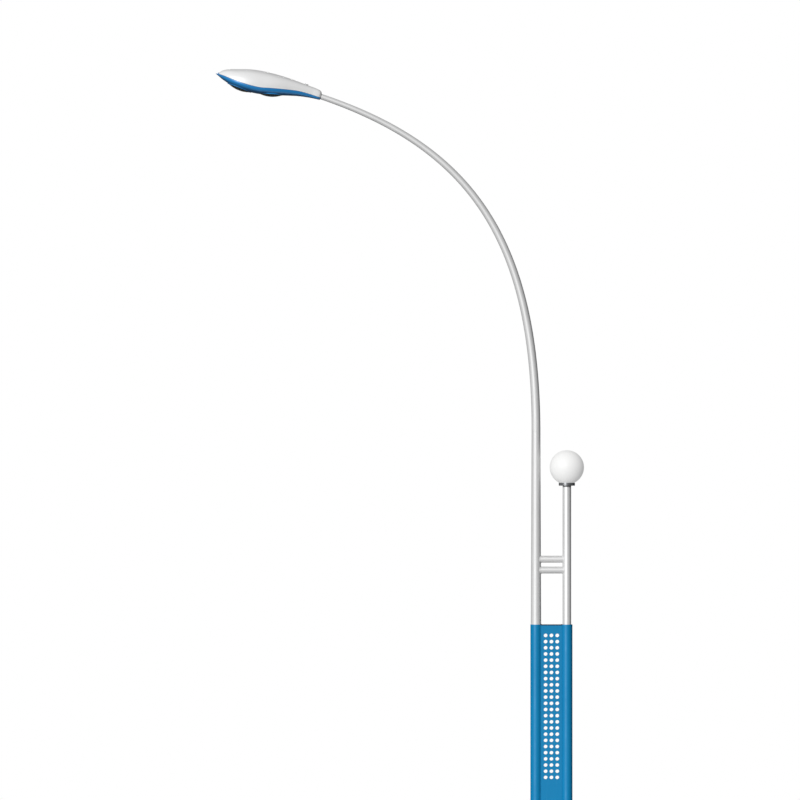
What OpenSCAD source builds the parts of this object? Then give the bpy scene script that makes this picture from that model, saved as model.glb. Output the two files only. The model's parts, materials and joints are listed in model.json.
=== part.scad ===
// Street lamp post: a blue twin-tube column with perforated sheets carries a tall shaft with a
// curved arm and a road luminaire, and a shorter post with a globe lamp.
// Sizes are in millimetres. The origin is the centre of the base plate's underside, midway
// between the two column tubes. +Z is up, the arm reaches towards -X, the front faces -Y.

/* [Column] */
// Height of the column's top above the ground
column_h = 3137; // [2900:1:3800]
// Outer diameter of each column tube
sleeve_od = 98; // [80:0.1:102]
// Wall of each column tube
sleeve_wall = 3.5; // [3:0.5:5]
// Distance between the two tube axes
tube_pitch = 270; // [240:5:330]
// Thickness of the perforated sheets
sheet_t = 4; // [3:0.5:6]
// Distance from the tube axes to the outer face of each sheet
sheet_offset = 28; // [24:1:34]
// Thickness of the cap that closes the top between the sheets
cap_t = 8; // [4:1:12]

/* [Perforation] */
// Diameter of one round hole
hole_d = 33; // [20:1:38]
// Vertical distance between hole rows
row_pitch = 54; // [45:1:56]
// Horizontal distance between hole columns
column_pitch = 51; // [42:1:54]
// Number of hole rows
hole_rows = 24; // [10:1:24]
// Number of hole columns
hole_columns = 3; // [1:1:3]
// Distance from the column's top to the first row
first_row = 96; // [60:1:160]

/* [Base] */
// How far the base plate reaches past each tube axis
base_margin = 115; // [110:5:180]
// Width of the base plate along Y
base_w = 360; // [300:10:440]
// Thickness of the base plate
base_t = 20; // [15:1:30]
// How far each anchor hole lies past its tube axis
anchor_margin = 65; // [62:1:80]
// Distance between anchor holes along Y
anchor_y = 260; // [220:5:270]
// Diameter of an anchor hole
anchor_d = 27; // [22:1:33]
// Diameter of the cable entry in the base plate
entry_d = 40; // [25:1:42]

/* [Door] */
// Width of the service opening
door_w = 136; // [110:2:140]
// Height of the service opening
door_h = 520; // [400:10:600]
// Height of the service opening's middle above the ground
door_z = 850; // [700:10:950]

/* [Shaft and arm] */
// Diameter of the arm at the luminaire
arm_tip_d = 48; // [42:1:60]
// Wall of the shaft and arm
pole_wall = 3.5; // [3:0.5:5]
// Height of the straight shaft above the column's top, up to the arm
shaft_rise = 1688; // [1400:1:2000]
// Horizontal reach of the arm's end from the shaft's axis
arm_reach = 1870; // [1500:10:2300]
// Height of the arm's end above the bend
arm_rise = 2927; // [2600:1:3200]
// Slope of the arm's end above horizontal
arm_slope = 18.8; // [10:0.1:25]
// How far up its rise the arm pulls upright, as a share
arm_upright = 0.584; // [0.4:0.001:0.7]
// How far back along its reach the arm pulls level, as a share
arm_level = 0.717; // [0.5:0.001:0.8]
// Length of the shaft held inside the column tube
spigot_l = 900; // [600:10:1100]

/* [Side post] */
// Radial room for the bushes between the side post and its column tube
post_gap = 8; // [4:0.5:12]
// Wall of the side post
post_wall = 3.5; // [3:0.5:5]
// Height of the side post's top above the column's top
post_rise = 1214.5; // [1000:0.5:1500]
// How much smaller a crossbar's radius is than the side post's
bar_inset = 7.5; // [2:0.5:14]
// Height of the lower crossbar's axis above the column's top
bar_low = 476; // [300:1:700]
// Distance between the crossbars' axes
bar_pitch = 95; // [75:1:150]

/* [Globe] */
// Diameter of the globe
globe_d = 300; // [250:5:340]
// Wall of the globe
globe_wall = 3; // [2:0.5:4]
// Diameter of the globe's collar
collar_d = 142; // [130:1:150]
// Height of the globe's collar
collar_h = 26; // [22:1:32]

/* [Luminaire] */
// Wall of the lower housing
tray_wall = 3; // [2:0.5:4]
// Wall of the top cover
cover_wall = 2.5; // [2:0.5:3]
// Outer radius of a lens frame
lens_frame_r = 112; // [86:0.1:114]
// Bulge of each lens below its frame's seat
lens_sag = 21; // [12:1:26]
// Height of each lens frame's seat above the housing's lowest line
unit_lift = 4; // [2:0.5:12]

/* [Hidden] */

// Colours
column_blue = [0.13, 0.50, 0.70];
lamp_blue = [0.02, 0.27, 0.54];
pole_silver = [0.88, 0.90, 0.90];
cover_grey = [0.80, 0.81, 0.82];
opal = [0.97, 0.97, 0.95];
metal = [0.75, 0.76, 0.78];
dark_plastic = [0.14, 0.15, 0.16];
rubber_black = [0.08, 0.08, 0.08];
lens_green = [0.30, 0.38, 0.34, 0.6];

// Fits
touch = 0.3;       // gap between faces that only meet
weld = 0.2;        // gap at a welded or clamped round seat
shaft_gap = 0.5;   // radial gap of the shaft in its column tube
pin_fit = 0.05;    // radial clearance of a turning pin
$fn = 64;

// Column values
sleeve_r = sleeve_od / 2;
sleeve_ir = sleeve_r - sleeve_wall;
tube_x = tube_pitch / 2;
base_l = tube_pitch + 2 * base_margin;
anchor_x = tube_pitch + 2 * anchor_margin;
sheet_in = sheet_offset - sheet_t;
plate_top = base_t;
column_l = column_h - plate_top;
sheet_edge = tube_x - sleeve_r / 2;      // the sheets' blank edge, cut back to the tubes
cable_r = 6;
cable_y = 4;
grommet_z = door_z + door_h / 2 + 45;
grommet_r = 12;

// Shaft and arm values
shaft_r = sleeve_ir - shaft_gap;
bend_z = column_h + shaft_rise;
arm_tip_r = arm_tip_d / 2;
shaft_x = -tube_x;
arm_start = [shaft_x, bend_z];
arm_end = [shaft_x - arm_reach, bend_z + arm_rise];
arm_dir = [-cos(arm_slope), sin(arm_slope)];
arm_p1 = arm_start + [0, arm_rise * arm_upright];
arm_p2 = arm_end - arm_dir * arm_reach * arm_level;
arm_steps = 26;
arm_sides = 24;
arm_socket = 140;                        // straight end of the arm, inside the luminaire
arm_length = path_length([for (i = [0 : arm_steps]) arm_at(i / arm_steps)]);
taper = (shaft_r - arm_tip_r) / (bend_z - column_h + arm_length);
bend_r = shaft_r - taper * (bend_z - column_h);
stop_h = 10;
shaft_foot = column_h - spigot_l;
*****
→ To do: Set down, exactly as written, each line of the data from its opening line through the one containing "front faces -Y.". Output nothing more.

→ Finished task:
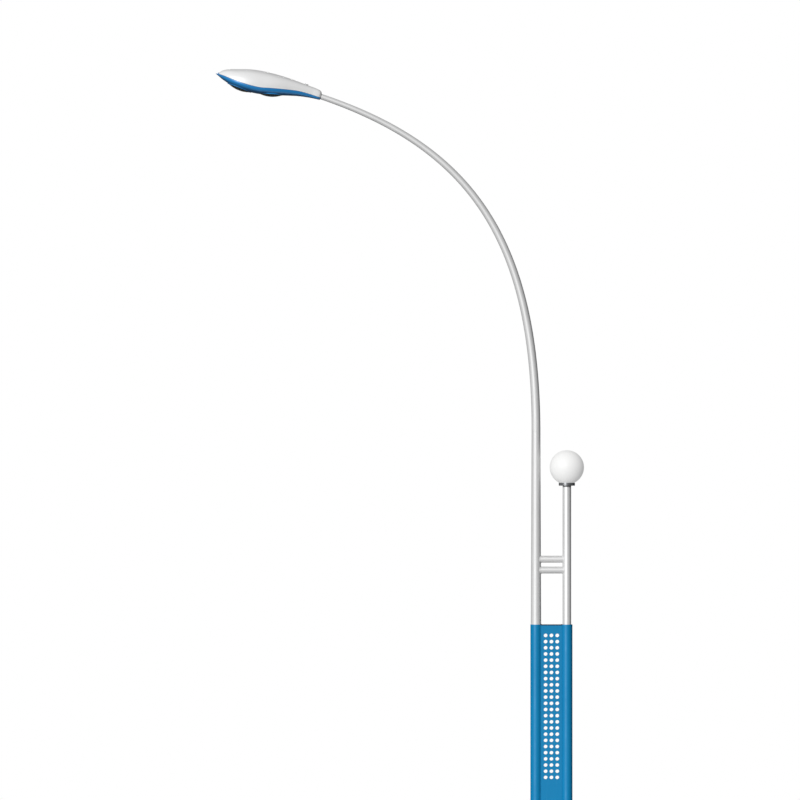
What OpenSCAD source builds the parts of this object? Then give the bpy scene script that makes this picture from that model, saved as model.glb. Output the two files only. The model's parts, materials and joints are listed in model.json.
=== part.scad ===
// Street lamp post: a blue twin-tube column with perforated sheets carries a tall shaft with a
// curved arm and a road luminaire, and a shorter post with a globe lamp.
// Sizes are in millimetres. The origin is the centre of the base plate's underside, midway
// between the two column tubes. +Z is up, the arm reaches towards -X, the front faces -Y.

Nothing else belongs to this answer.